Not much to say on this image other than to note that I have again been successful in avoiding reflections in my glasses.

Photo 4

PnP Assignment 1 (4 of 7).jpg

Not unexpectedly Norman commented that normal posing for a portrait would have the subject looking into the shot. Happy to accept this advice, but in this particular instance I was trying to emulate a style that was popular in corporate photography in the not too distant past. It is still suggested as a way to ‘perk up’ portrait photography – see here (Tip 2) for example, and has been used by such luminaries as Ida Kar, albeit in a very different context.

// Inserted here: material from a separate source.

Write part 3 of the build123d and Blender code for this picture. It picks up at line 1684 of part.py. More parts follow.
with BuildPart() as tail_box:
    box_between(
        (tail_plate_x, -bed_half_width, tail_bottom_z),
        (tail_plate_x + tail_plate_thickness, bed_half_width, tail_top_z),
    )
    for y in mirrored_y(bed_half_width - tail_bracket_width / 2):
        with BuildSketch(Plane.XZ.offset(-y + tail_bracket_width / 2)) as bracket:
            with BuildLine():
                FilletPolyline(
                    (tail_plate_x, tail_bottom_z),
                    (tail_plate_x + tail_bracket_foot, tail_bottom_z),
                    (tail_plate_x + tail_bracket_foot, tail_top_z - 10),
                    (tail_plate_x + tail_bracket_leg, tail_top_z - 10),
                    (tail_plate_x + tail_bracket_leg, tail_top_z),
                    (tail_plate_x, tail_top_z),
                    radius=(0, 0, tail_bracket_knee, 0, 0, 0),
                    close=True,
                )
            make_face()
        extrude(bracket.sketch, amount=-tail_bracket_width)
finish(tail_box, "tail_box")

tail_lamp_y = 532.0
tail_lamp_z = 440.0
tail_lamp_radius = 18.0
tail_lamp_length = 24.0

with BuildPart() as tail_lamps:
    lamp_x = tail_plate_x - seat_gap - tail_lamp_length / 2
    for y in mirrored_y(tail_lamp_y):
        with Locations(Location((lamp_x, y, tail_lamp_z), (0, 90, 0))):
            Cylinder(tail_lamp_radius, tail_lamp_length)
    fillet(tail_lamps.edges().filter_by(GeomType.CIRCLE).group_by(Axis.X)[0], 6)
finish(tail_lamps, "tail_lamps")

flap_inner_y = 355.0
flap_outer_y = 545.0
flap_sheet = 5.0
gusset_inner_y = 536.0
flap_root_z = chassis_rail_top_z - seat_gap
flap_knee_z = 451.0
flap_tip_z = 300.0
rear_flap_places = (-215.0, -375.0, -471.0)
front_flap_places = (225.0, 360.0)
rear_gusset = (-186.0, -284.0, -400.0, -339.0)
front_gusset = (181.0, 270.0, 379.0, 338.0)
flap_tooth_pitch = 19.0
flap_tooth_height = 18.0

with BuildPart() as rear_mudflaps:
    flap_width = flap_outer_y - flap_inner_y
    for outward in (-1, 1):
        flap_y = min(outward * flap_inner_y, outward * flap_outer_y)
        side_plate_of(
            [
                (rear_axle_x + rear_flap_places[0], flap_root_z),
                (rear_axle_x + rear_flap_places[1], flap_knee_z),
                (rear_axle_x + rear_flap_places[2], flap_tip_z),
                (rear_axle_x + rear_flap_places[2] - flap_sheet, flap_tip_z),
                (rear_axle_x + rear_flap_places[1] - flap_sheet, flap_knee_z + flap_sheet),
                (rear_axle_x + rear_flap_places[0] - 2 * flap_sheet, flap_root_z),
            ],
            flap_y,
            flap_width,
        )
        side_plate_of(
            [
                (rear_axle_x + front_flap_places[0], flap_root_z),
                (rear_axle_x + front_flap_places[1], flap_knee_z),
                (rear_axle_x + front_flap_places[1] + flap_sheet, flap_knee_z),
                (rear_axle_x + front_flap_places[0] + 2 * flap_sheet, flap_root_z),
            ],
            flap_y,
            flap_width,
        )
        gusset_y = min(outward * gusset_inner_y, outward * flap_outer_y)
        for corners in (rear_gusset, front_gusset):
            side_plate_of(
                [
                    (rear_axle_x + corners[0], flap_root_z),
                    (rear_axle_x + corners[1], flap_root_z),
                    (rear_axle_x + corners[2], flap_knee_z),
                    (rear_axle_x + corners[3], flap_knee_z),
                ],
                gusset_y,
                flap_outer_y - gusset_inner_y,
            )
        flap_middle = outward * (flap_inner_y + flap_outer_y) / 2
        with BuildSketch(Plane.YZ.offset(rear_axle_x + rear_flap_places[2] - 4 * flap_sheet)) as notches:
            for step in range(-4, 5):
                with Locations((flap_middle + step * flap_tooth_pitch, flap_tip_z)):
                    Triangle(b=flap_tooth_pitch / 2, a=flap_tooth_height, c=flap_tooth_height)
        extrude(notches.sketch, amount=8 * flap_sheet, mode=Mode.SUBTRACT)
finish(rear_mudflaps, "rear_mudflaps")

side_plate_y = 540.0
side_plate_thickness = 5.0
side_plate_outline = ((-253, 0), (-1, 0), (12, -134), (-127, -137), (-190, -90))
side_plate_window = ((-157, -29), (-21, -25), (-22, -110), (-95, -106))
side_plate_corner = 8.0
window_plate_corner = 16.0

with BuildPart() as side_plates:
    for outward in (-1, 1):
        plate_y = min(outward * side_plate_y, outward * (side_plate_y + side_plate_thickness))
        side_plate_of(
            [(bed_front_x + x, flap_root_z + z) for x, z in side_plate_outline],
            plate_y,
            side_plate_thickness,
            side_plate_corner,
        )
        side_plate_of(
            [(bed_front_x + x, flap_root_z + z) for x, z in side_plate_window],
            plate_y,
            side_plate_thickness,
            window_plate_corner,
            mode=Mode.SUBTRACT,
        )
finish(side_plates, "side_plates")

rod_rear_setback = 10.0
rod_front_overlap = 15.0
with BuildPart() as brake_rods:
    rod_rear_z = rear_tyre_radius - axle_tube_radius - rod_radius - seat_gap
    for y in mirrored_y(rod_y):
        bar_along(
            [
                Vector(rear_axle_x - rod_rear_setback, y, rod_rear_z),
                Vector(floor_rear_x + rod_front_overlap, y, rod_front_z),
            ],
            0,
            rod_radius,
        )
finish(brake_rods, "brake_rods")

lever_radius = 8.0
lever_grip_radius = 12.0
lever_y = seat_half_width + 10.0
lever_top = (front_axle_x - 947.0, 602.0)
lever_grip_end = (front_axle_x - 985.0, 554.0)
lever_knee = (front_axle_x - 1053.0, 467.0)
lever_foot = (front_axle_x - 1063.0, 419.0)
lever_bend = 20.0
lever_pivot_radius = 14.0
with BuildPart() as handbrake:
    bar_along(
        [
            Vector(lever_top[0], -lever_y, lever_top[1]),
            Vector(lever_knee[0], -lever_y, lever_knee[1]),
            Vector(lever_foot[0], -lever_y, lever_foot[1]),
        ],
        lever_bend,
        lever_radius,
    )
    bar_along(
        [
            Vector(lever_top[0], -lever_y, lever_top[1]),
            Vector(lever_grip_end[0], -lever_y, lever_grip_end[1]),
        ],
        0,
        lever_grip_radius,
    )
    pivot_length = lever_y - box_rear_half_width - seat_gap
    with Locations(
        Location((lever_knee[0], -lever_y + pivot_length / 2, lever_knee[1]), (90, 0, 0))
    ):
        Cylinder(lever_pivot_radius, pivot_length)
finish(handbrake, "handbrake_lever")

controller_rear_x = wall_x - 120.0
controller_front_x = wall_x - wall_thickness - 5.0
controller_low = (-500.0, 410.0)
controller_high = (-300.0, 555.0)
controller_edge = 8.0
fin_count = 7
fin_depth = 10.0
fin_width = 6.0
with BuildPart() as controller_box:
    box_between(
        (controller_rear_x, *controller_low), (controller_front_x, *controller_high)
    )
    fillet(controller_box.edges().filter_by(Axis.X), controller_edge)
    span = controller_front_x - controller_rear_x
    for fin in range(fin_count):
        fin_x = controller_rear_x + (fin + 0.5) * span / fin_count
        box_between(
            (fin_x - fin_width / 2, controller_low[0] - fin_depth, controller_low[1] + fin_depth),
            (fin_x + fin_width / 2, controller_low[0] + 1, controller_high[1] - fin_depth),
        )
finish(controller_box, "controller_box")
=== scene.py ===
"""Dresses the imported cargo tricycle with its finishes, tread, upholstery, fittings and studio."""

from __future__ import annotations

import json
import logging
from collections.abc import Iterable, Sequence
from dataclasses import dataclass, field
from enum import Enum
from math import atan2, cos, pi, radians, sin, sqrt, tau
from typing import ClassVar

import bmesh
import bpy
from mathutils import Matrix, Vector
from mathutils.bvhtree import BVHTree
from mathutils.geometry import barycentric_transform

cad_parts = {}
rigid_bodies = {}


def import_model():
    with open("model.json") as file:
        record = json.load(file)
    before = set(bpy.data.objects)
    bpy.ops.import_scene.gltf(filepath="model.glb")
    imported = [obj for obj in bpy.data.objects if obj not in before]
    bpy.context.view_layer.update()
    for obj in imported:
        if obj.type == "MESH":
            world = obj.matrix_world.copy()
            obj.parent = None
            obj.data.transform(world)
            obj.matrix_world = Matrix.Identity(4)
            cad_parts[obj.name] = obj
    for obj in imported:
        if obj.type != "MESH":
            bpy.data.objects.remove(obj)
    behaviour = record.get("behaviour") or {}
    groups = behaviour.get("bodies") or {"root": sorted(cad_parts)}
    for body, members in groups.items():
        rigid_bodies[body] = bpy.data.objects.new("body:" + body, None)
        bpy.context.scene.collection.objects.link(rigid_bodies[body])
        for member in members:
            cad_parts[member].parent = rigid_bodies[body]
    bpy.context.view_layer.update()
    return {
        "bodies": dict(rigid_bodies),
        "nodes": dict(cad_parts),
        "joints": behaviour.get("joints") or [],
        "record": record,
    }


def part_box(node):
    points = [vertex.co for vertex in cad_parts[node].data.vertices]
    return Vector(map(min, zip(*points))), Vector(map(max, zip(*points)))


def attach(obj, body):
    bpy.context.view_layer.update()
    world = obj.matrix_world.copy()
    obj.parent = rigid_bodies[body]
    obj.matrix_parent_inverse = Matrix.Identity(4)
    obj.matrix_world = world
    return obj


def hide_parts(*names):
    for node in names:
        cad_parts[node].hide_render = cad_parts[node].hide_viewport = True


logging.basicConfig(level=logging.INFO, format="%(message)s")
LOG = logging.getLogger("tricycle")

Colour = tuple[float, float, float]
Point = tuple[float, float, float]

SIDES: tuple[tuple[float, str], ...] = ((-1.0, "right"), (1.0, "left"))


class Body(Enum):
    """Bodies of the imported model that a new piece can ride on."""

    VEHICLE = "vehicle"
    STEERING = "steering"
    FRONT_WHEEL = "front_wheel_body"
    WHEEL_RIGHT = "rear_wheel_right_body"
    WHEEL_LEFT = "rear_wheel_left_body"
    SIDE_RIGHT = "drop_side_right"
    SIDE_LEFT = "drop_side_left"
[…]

Norman also suggested dipping the head as a way to reduce the reflection in my glasses. If I can’t pp my way out of this I’ll probably reshoot for that reason.

Shot 5

PnP Assignment 1 (5 of 7).jpg

Norman did not share my concerns about the highlights in this shot , saying:

I don’t believe this could have been improved in any way.

Despite this response – which is obviously pleasing – I wonder if this will be difficult to print in a pleasing way. Perhaps a textured paper, which would also compliment the skin detail might be the answer.

Shot 6

PnP Assignment 1 (6 of 7).jpg

Described as ‘imaginative and unusual’ which is good because I sometimes think I struggle to be imaginative.

Shot 7

PnP Assignment 1 (7 of 7)

Again the comments were positive but beyond that not much else to say. I’ve tried this technique again, with the results here.

Other material

Norman has also suggested investigating the work of Joel Grimes, Dorothea Lange and Mark Cleghorn which I’ll be doing in the near future.

He also provided a link to this tutorial site:

Conclusion

Overall I’m reasonably pleased with the feedback. There is a range of useful tips, some interesting photographers to explore and plenty of food for thought.